Set problem —
Return the full listing exactly as it is written.

(Scripts that build objects)
········

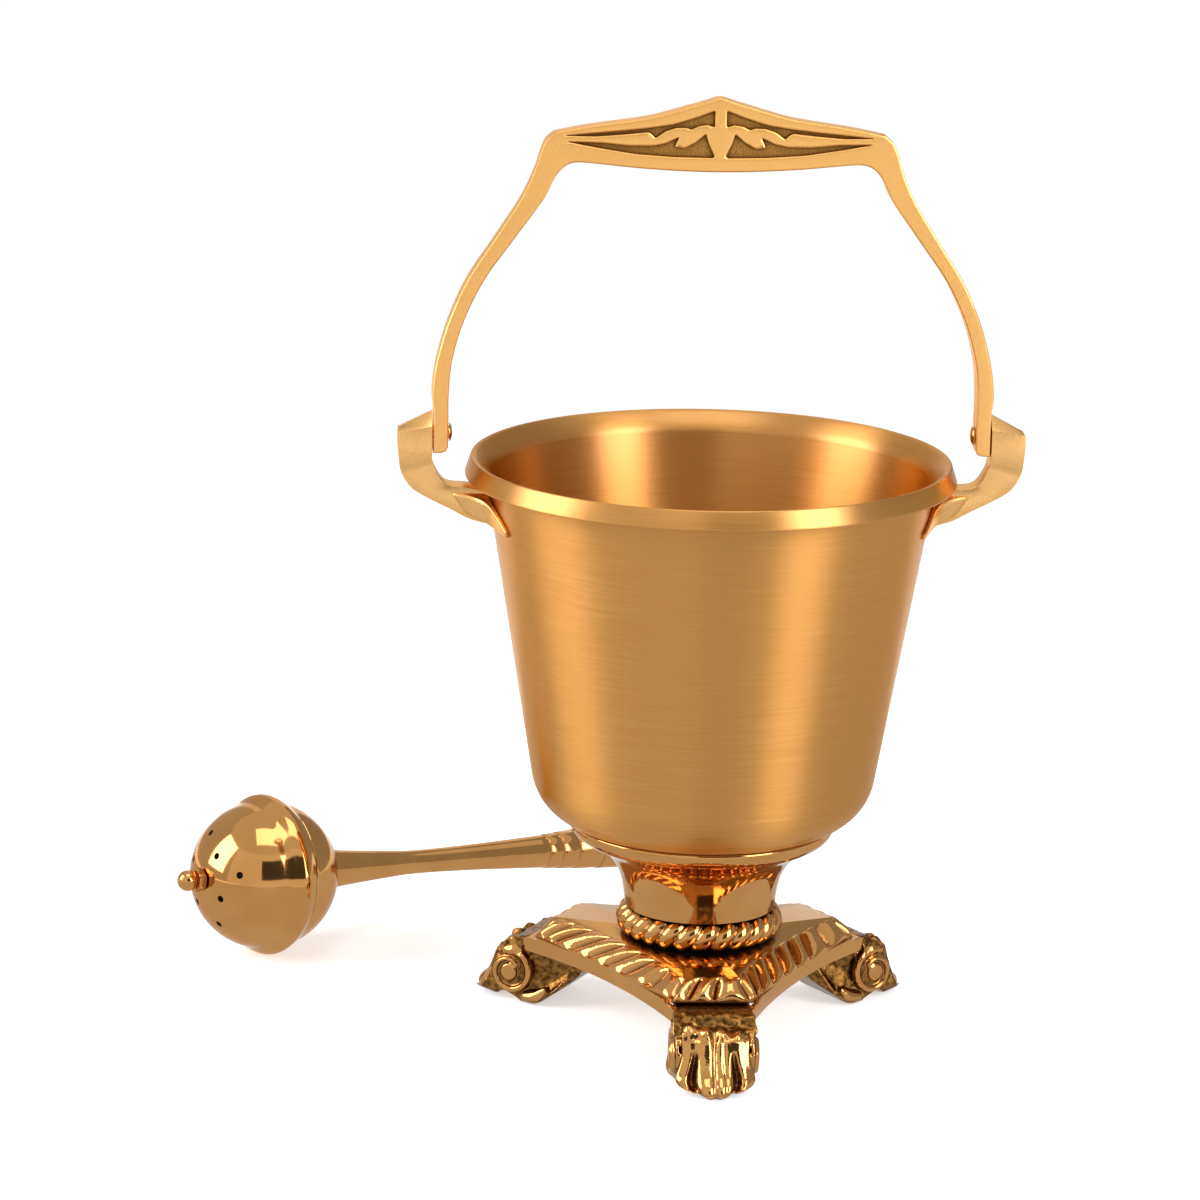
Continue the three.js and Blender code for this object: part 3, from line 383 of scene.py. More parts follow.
# %% Stippled brass
def stippled_brass():
    """The sunk floor of the relief: punched all over with a round point, left dark, and painted darker
    beside its walls as shade.
    """
    material, tree, shader = new_material("brass_stippled_dark")
    spot = add(tree, "ShaderNodeTexCoord").outputs["Object"]
    dots = add(tree, "ShaderNodeTexVoronoi", Vector=spot, Scale=1 / (0.45 * MM))
    tone = add(tree, "ShaderNodeValToRGB", s0=dots.outputs["Distance"])
    tone.color_ramp.elements[0].color = linear("#84571F")
    tone.color_ramp.elements[1].color = linear("#C48F4C")
    # Painted shade: beside the walls the floor is darkened by occlusion.
    wall_shade = add(tree, "ShaderNodeAmbientOcclusion", {"samples": 6}, Distance=2.4 * MM)
    away = add(tree, "ShaderNodeMapRange", s0=wall_shade.outputs["AO"], s1=0.6, s2=0.92)
    mixed = add(tree, "ShaderNodeMix", {"data_type": "RGBA"}, s0=away.outputs[0],
                s6=linear("#573812"), s7=tone.outputs[0])
    bump = add(tree, "ShaderNodeBump", Height=dots.outputs["Distance"], Distance=0.12 * MM, Strength=0.8)
    give(tree, shader, Base_Color=mixed.outputs[2], Normal=bump.outputs[0], Metallic=1.0, Roughness=0.38)
    return material


def cast_skin_and_shade_brass():
    """Brass as it left the mould, brown and pitted. The same dark brown is also painted on the feet's flat
    sides and underside as shade.
    """
    material, tree, shader = new_material("brass_as_cast_and_painted_shade")
    spot = add(tree, "ShaderNodeTexCoord").outputs["Object"]
    pits = add(tree, "ShaderNodeTexNoise", Vector=spot, Scale=1 / (1.6 * MM), Detail=4.0)
    tone = add(tree, "ShaderNodeValToRGB", s0=pits.outputs[0])
    tone.color_ramp.elements[0].color = linear("#4C3113")
    tone.color_ramp.elements[0].position = 0.35
    tone.color_ramp.elements[1].color = linear("#A4733A")
    tone.color_ramp.elements[1].position = 0.68
    bump = add(tree, "ShaderNodeBump", Height=pits.outputs[0], Distance=0.15 * MM, Strength=0.9)
    give(tree, shader, Base_Color=tone.outputs[0], Normal=bump.outputs[0], Metallic=1.0, Roughness=0.32)
    return material


stippled = stippled_brass()
coarse = cast_skin_and_shade_brass()


def bored_brass():
    """Brass inside the head and on the walls of the spray holes: dark brown and dull."""
    material, tree, shader = new_material("brass_dull_inside")
    spot = add(tree, "ShaderNodeTexCoord").outputs["Object"]
    stains = add(tree, "ShaderNodeTexNoise", Vector=spot, Scale=1 / (3 * MM), Detail=4.0)
    tone = add(tree, "ShaderNodeValToRGB", s0=stains.outputs[0])
    tone.color_ramp.elements[0].color = linear("#2E1C0A")
    tone.color_ramp.elements[1].color = linear("#5A3A18")
    give(tree, shader, Base_Color=tone.outputs[0], Metallic=1.0, Roughness=0.6)
    return material


bored = bored_brass()


# %% Steel and sponge
def turned_steel():
    """Plain turned steel with a dry grey skin: the rod and fasteners that are never seen."""
    material, tree, shader = new_material("steel_turned")
    spot = add(tree, "ShaderNodeTexCoord").outputs["Object"]
    marks = add(tree, "ShaderNodeTexNoise", Vector=spot, Scale=1 / (0.8 * MM), Detail=4.0)
    tone = add(tree, "ShaderNodeValToRGB", s0=marks.outputs[0])
    tone.color_ramp.elements[0].color = linear("#77726A")
    tone.color_ramp.elements[1].color = linear("#A9A49A")
    rough = add(tree, "ShaderNodeMapRange", s0=marks.outputs[0], s3=0.3, s4=0.5)
    give(tree, shader, Base_Color=tone.outputs[0], Roughness=rough.outputs[0], Metallic=1.0)
    return material


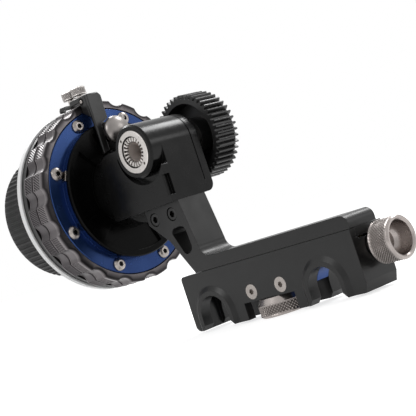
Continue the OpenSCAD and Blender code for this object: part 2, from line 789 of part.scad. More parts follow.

········

The solution —
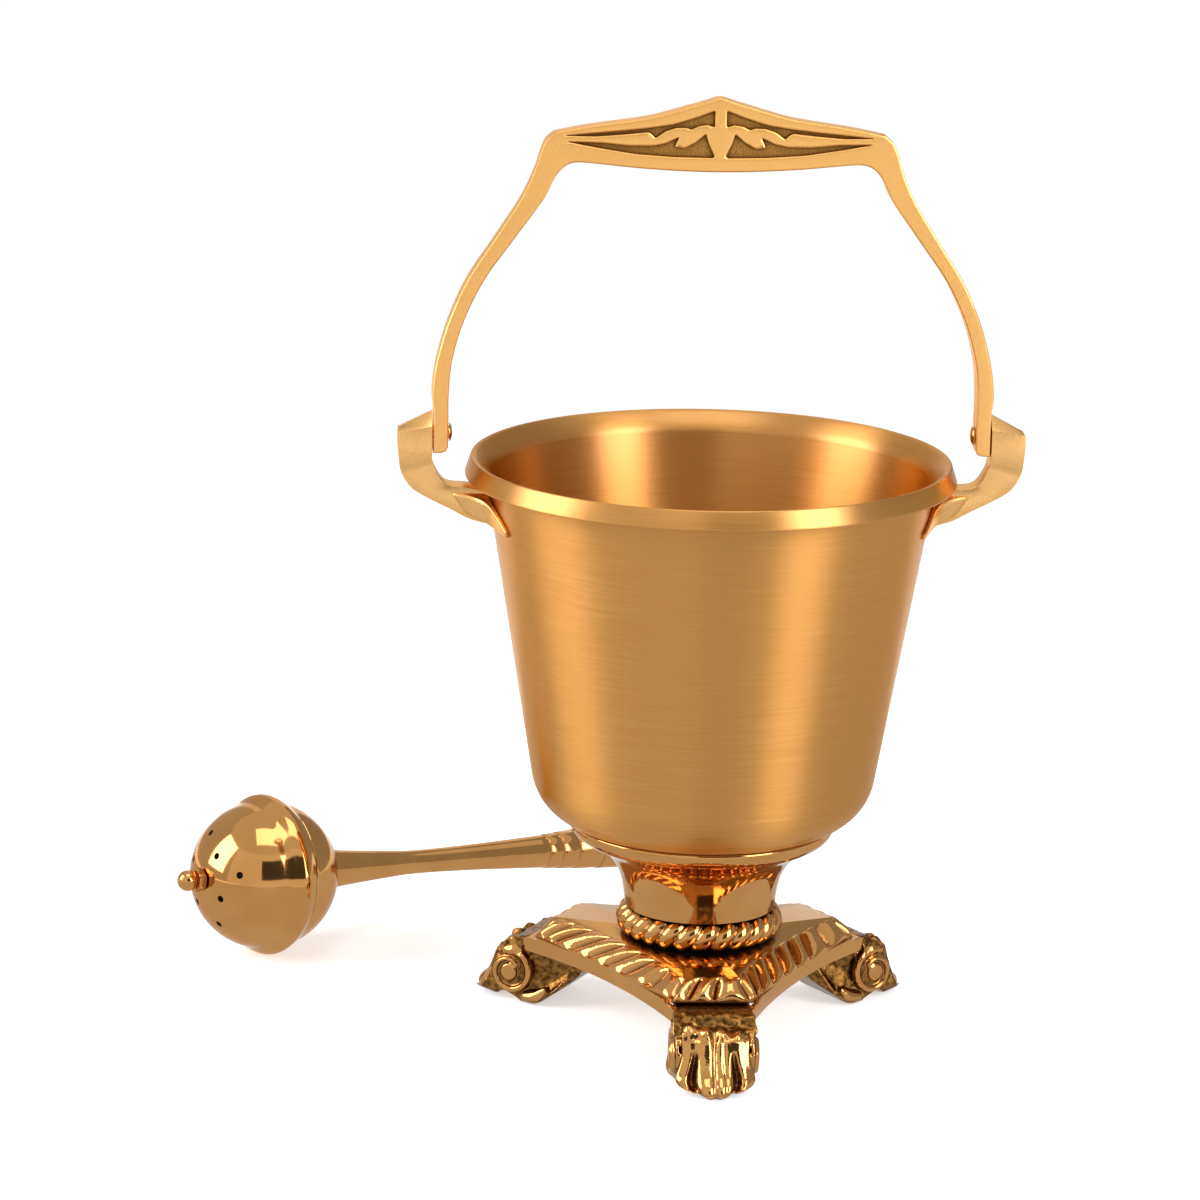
Continue the three.js and Blender code for this object: part 3, from line 383 of scene.py. More parts follow.
# %% Stippled brass
def stippled_brass():
    """The sunk floor of the relief: punched all over with a round point, left dark, and painted darker
    beside its walls as shade.
    """
    material, tree, shader = new_material("brass_stippled_dark")
    spot = add(tree, "ShaderNodeTexCoord").outputs["Object"]
    dots = add(tree, "ShaderNodeTexVoronoi", Vector=spot, Scale=1 / (0.45 * MM))
    tone = add(tree, "ShaderNodeValToRGB", s0=dots.outputs["Distance"])
    tone.color_ramp.elements[0].color = linear("#84571F")
    tone.color_ramp.elements[1].color = linear("#C48F4C")
    # Painted shade: beside the walls the floor is darkened by occlusion.
    wall_shade = add(tree, "ShaderNodeAmbientOcclusion", {"samples": 6}, Distance=2.4 * MM)
    away = add(tree, "ShaderNodeMapRange", s0=wall_shade.outputs["AO"], s1=0.6, s2=0.92)
    mixed = add(tree, "ShaderNodeMix", {"data_type": "RGBA"}, s0=away.outputs[0],
                s6=linear("#573812"), s7=tone.outputs[0])
    bump = add(tree, "ShaderNodeBump", Height=dots.outputs["Distance"], Distance=0.12 * MM, Strength=0.8)
    give(tree, shader, Base_Color=mixed.outputs[2], Normal=bump.outputs[0], Metallic=1.0, Roughness=0.38)
    return material


def cast_skin_and_shade_brass():
    """Brass as it left the mould, brown and pitted. The same dark brown is also painted on the feet's flat
    sides and underside as shade.
    """
    material, tree, shader = new_material("brass_as_cast_and_painted_shade")
    spot = add(tree, "ShaderNodeTexCoord").outputs["Object"]
    pits = add(tree, "ShaderNodeTexNoise", Vector=spot, Scale=1 / (1.6 * MM), Detail=4.0)
    tone = add(tree, "ShaderNodeValToRGB", s0=pits.outputs[0])
    tone.color_ramp.elements[0].color = linear("#4C3113")
    tone.color_ramp.elements[0].position = 0.35
    tone.color_ramp.elements[1].color = linear("#A4733A")
    tone.color_ramp.elements[1].position = 0.68
    bump = add(tree, "ShaderNodeBump", Height=pits.outputs[0], Distance=0.15 * MM, Strength=0.9)
    give(tree, shader, Base_Color=tone.outputs[0], Normal=bump.outputs[0], Metallic=1.0, Roughness=0.32)
    return material


stippled = stippled_brass()
coarse = cast_skin_and_shade_brass()


def bored_brass():
    """Brass inside the head and on the walls of the spray holes: dark brown and dull."""
    material, tree, shader = new_material("brass_dull_inside")
    spot = add(tree, "ShaderNodeTexCoord").outputs["Object"]
    stains = add(tree, "ShaderNodeTexNoise", Vector=spot, Scale=1 / (3 * MM), Detail=4.0)
    tone = add(tree, "ShaderNodeValToRGB", s0=stains.outputs[0])
    tone.color_ramp.elements[0].color = linear("#2E1C0A")
    tone.color_ramp.elements[1].color = linear("#5A3A18")
    give(tree, shader, Base_Color=tone.outputs[0], Metallic=1.0, Roughness=0.6)
    return material


bored = bored_brass()


# %% Steel and sponge
def turned_steel():
    """Plain turned steel with a dry grey skin: the rod and fasteners that are never seen."""
    material, tree, shader = new_material("steel_turned")
    spot = add(tree, "ShaderNodeTexCoord").outputs["Object"]
    marks = add(tree, "ShaderNodeTexNoise", Vector=spot, Scale=1 / (0.8 * MM), Detail=4.0)
    tone = add(tree, "ShaderNodeValToRGB", s0=marks.outputs[0])
    tone.color_ramp.elements[0].color = linear("#77726A")
    tone.color_ramp.elements[1].color = linear("#A9A49A")
    rough = add(tree, "ShaderNodeMapRange", s0=marks.outputs[0], s3=0.3, s4=0.5)
    give(tree, shader, Base_Color=tone.outputs[0], Roughness=rough.outputs[0], Metallic=1.0)
    return material


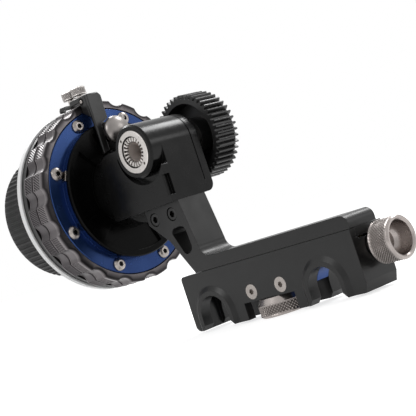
Continue the OpenSCAD and Blender code for this object: part 2, from line 789 of part.scad. More parts follow.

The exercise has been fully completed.